His research has direct applications in reproduction and development, cancer, stress-related disorders, aging and brain-related dysfunction, such as Alzheimer’s disease pathology, and infectious diseases, such as HIV. His work has been supported by the National Institutes of Health, the National Science Foundation, private foundations, the U.S. Department of Defense, the Canadian Foundation of Innovation and the Canadian Institutes of Health Research, as well as the pharmaceutical and biotechnology industries.

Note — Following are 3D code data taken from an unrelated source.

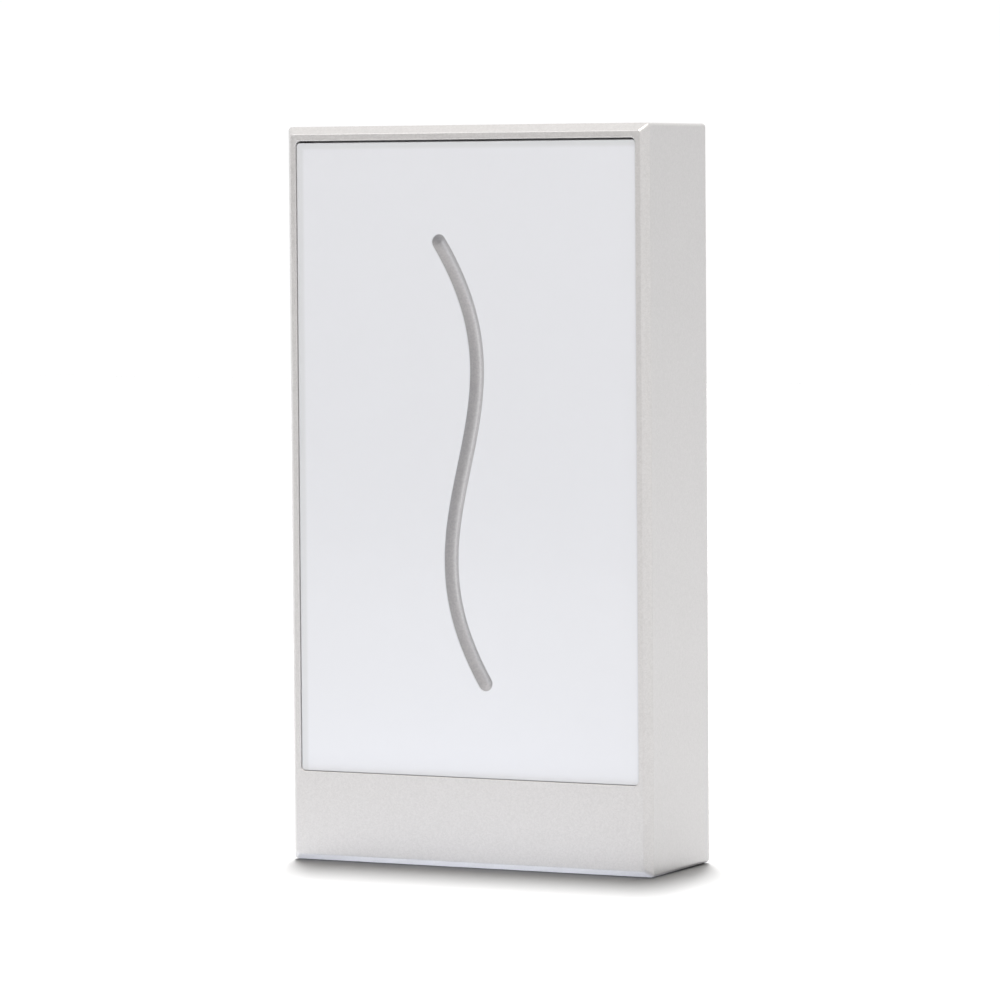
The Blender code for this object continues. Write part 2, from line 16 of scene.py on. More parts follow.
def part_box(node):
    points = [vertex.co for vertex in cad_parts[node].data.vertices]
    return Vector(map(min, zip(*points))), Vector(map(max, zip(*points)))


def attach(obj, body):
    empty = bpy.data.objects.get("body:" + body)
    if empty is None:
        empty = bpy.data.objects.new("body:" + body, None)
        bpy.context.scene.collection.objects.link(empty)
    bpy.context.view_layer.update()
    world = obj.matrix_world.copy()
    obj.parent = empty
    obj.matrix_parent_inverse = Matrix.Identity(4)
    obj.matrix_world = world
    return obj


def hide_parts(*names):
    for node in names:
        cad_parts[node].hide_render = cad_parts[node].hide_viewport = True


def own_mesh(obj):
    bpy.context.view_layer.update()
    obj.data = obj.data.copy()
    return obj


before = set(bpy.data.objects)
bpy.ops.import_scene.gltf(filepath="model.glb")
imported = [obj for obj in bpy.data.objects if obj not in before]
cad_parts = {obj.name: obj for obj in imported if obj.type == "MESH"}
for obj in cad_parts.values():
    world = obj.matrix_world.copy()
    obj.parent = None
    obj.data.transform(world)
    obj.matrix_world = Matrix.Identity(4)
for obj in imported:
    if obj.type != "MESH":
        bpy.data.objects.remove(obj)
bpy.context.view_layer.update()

MM = 0.001
PAST = 1.0  # how far a cutter runs past the surface that it opens
ALONG_Y = (math.radians(-90), 0, 0)  # turns a form made along +Z to run along +Y
SHARP = math.radians(32)


def reach(node):
    """Ranges of a CAD node in x, y and z, in millimetres."""
    low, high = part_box(node)
    return [(low[axis] / MM, high[axis] / MM) for axis in range(3)]


def middle(span):
    return (span[0] + span[1]) / 2


def widened(span, amount):
    return span[0] - amount, span[1] + amount


def about(centre, half):
    return centre - half, centre + half


HOUSING_X, (FRONT, BACK), HOUSING_Z = reach("front_housing")
PANEL_X, PANEL_Y, PANEL_Z = reach("front_panel")
BOARD_X, BOARD_Y, BOARD_Z = reach("main_board")
COVER_X, COVER_Y, COVER_Z = reach("rear_cover")
PLATE_X, PLATE_Y, PLATE_Z = reach("wall_bracket")

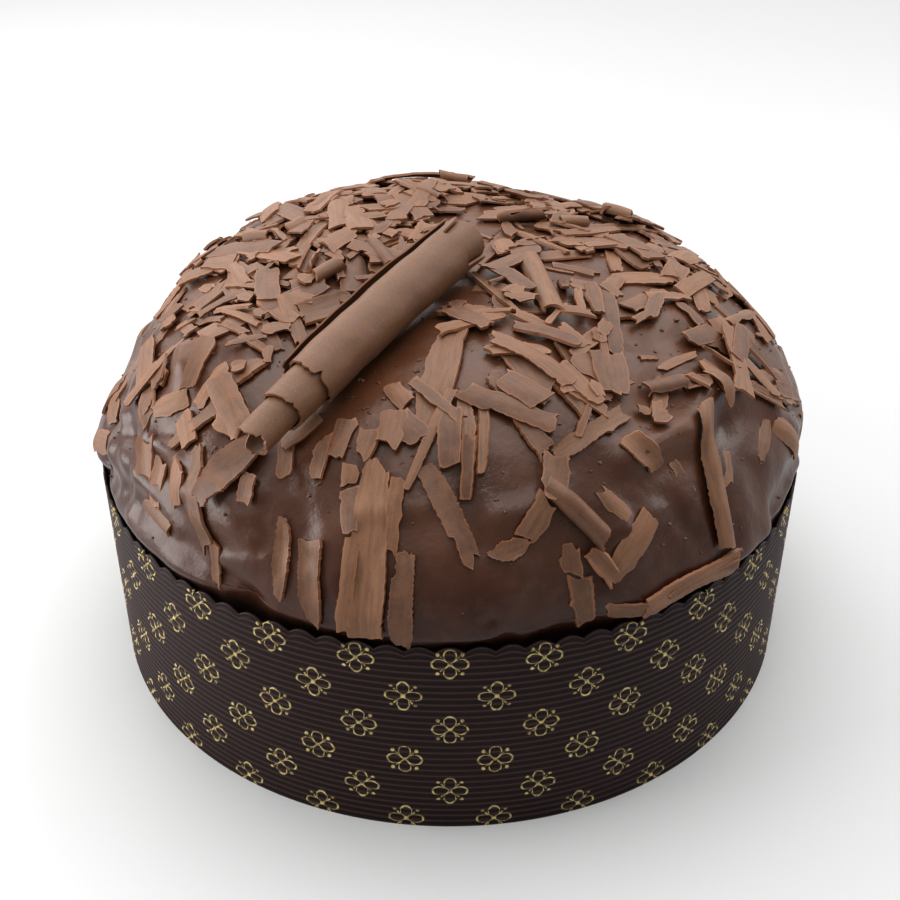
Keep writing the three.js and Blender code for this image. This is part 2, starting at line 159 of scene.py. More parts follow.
# Smaller shavings seen one by one: from, to, the sheet's width, and the degrees of its curl, which are
# negative where it lies with its closed side up
SMALL_SHAVINGS = [
    # In front and at the sides
    ((-15.5, 97), (-14, 109), 5, -20), ((-13.6, 109), (-13.8, 134), 4.2, -30),
    ((-8, 94), (-8.5, 112), 3.5, -30), ((0.5, 70), (-6.5, 97), 2.4, -40), ((-9, 79), (-5, 84), 7, -20),
    ((14, 100), (10.5, 109), 6, -30), ((6.5, 75), (5, 93), 2.6, 60), ((3.5, 83), (2.5, 99), 3.4, 40),
    ((0.5, 76), (0, 91), 6, 30), ((-13, 68), (-8, 75), 5, -30), ((-14, 82), (-14.5, 90), 5.5, 40),
    ((-10, 77), (-10.5, 86), 6.5, -30), ((-19.5, 80), (-19, 91), 5, -30),
    ((-16, 92), (-16, 97), 4.4, -20), ((17, 91), (15, 102), 6.5, -40), ((30, 91), (34, 101), 6, 60),
    ((20, 114.5), (22.5, 123), 5, 90), ((17, 112.5), (17, 120), 5, 40), ((18, 121), (18.5, 134), 6, 70),
    ((22, 132), (27, 133.5), 4.5, -40), ((32, 134), (43, 134), 4, -30), ((46, 80), (40, 87), 4.4, 60),
    ((48, 84), (53, 88), 5, 120), ((28, 78), (22, 87), 2.2, 50), ((24, 72), (29, 83), 4.4, 30),
    ((30, 64), (36, 78), 8.5, -22), ((25, 66), (28, 80), 5.5, 30), ((38, 66), (33, 78), 10, 25),
    ((16, 57), (20, 74), 9, 22), ((10, 58), (24, 61), 4.6, -25), ((-46, 106), (-45, 118), 6.5, -30),
    ((-43, 86), (-41, 94), 7, -30), ((-65, 97), (-58, 103), 6, 40), ((-70, 92), (-66, 98), 6.5, 25),
    ((-66, 90), (-62, 95), 6, 30), ((-62, 97), (-60, 105), 4, -40), ((-57, 107), (-54, 118), 6, 50),
    ((-52, 110), (-50, 121), 5, 40), ((-78, 122), (-83, 131), 6, 35), ((-32, 100.5), (-31, 108), 5, 30),
    ((-22, 86), (-21.5, 97), 4, 30), ((-37, 73), (-35, 83), 5, -25), ((-35.5, 121), (-35, 134), 3, 30),
    ((60, 76), (75, 86), 6, -50), ((66, 97), (78, 108), 5.5, -70), ((64, 110), (69, 125), 6, -60),
    ((70, 105), (80, 118), 6, 40), ((77, 120), (79, 133), 5, -60), ((50, 106), (47, 113), 5, -40),
    ((22, 32), (38, 40), 8, 30), ((0, 36), (12, 48), 6, -40), ((-60, 76), (-54, 90), 5, 30),
    ((-52, 78), (-50, 92), 4.5, -30), ((-60, 63), (-46, 66), 5.5, -30), ((-30, 88), (-27, 99), 4.6, 30),
    ((-26, 80), (-29, 91), 5, -30), ((-52, 96), (-46, 101), 6, -25),
    # On the crown
    ((86, 23), (37, 47), 8.5, -170), ((136, 27), (30, 11), 4.5, 30), ((162, 32), (135, 52), 8, 25),
    ((142, 28), (94, 35), 2.5, 60), ((80, 31), (78, 43), 3.5, 40), ((29, 13), (27, 40), 2.5, 60),
    ((6, 40), (24, 41), 2.5, 30), ((-4, 48), (19, 43), 4.5, 20), ((29, 31), (37, 39), 4.5, -60),
    ((24, 42), (31, 50), 4, 40), ((105, 50), (83, 49), 4, 25), ((100, 53), (89, 58), 9.5, 20),
    ((60, 49), (42, 67), 5, 30), ((63, 44), (47, 55), 4, 50), ((57, 40), (60, 45), 5.5, 30),
    ((65, 47), (61, 54), 4, 30), ((55, 43), (45, 51), 2.5, 30), ((65, 35), (53, 40), 2.5, 30),
    ((56, 58), (68, 60), 6, -50), ((53, 62), (60, 63), 2.5, -40), ((30, 64), (43, 59), 4.5, 25),
    ((38, 48), (44, 55), 4.5, 40), ((-179, 54), (161, 63), 4.5, 20), ((-168, 46), (169, 44), 11, 30),
    ((-164, 34), (173, 33), 4.5, 30), ((151, 52), (142, 52), 3.5, 30), ((133, 42), (122, 42), 4, 40),
    ((122, 52), (119, 73), 5.5, 40), ((144, 70), (126, 68), 4, -60), ((120, 45), (119, 50), 5, 30),
    ((88, 72), (74, 76), 5.5, -20), ((74, 62), (58, 65), 4.5, -25), ((41, 80), (49, 84), 4.5, -110),
    ((55, 85), (53, 96), 5, -90), ((48, 77), (58, 80), 2.5, -25), ((71, 78), (69, 90), 8.5, -80),
    ((66, 88), (66, 106), 7.5, -60), ((73, 83), (93, 99), 3.5, -90), ((72, 86), (74, 103), 4.5, 60),
    ((73, 99), (75, 108), 3.5, 40), ((99, 66), (81, 70), 4, 40), ((97, 70), (95, 81), 5.5, 30),
    ((97, 61), (88, 62), 2.5, -40), ((77, 66), (76, 71), 8, 30), ((76, 77), (76, 83), 3, 30),
    ((61, 96), (66, 107), 3.5, 50), ((36, 84), (38, 86), 2.5, -30), ((41, 85), (38, 89), 2.5, -40),
    ((41, 61), (34, 74), 2.5, 50), ((51, 83), (51, 90), 2.5, 70), ((-114, 72), (-108, 46), 4, 25),
    ((-103, 73), (-90, 51), 7.5, 55), ((-120, 45), (-81, 46), 4.5, 30), ((-91, 64), (-72, 64), 4, -60),
    ((-80, 71), (-84, 67), 4, 30), ((-91, 63), (-78, 56), 2.5, 40), ((-82, 56), (-70, 57), 3, 30),
    ((-74, 51), (-69, 48), 2.5, 30), ((-69, 48), (-67, 39), 5.5, -50), ((-60, 61), (-64, 40), 7.5, -45),
    ((-63, 53), (-44, 59), 4.5, -50), ((-53, 52), (-51, 35), 8.5, 60), ((-41, 64), (-43, 49), 3.5, -60),
    ((-36, 59), (-42, 45), 2.5, -40), ((-45, 39), (-77, 20), 3.5, -25), ((-92, 36), (-67, 34), 3, 30),
    ((-93, 32), (-77, 28), 2.5, 40), ((-130, 46), (-105, 29), 3.5, -60), ((-114, 27), (-152, 30), 7, 30),
    ((-100, 22), (-151, 15), 3.5, 30), ((-133, 42), (-147, 39), 8.5, -40), ((-118, 54), (-115, 49), 3, 30),
    ((-134, 65), (-142, 58), 7.5, 30), ((-142, 58), (-153, 51), 6.5, 30), ((-149, 45), (-169, 43), 8, -40),
    ((-154, 59), (-167, 43), 3, 40), ((-77, 79), (-64, 70), 3, -60), ((-68, 69), (-55, 64), 2.5, -50),
    ((-71, 71), (-63, 62), 2.5, 60), ((-53, 64), (-50, 58), 4, -30), ((-78, 83), (-66, 79), 4.5, -40),
    ((-63, 71), (-55, 68), 2.5, 30), ((-55, 70), (-48, 68), 2.5, 30), ((-48, 67), (-45, 71), 2.5, -30),
]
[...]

Dana Goldman, PhD, is the Leonard D. Schaeffer Chair and a Distinguished Professor of Pharmacy, Public Policy, and Economics at the University of Southern California. He also directs the USC Schaeffer Center for Health Policy and Economics, a research hub for one of the nation’s premier health policy and management programs in the Sol Price School of Public Policy and School of Pharmacy.
Goldman is the author of approximately 250 articles and book chapters in medicine, health policy, economics, and statistics. He has served—or is serving—as a health policy advisor to the Congressional Budget Office, Covered California (the California insurance exchange), and the Fred Hutchinson Cancer Institute’s Outcomes Research External Advisory Board. He is a founding editor of the Forum for Health Economics and Policy, and serves on several editorial boards including Health Affairs and the American Journal of Managed Care. He is a former director of the International Society for Pharmacoeconomics and Outcomes Research and the American Society of Health Economists. Goldman's work has been featured in The New York Times, The Wall Street Journal, Forbes, The Washington Post, Business Week, U.S. News and World Report, The Economist, NBC Nightly News, CNN, National Public Radio, and other media.
Goldman is an elected member of the National Academy of Medicine and the National Academy of Social Insurance. In 2016, he was appointed a Distinguished Professor at the University of Southern California in honor of accomplishments that have brought the University special renown. He is a past recipient of the MetLife Foundation Silver Scholar Award, honoring his research to define the value of healthy aging and medical innovations to help individuals live healthier and longer lives; the Eugene Garfield Economic Impact Prize, recognizing outstanding research demonstrating how medical research impacts the economy; the National Institute for Health Care Management Research Foundation award for excellence in health policy; and the Alice S. Hersh New Investigator Award recognizing contributions of a young scholar to health services research.
Goldman is also an Adjunct Professor of Health Services at UCLA and a research associate with the National Bureau of Economic Research. He was a co-founder of Precision Health Economics, a consultancy that provides services to health insurance, pharmaceutical, biological and health care technology companies, and he currently serves as a consultant to the firm. He serves on a scientific advisory board to ACADIA Pharmaceuticals. Prior to arriving at USC, he spent 15 years at the RAND Corporation, where he held the Distinguished Chair in Health Economics and served as director of RAND's program in Health Economics, Finance, and Organization and the Bing Center for Health Economics.
Goldman received his BA summa cum laude from Cornell University and a PhD in Economics from Stanford University.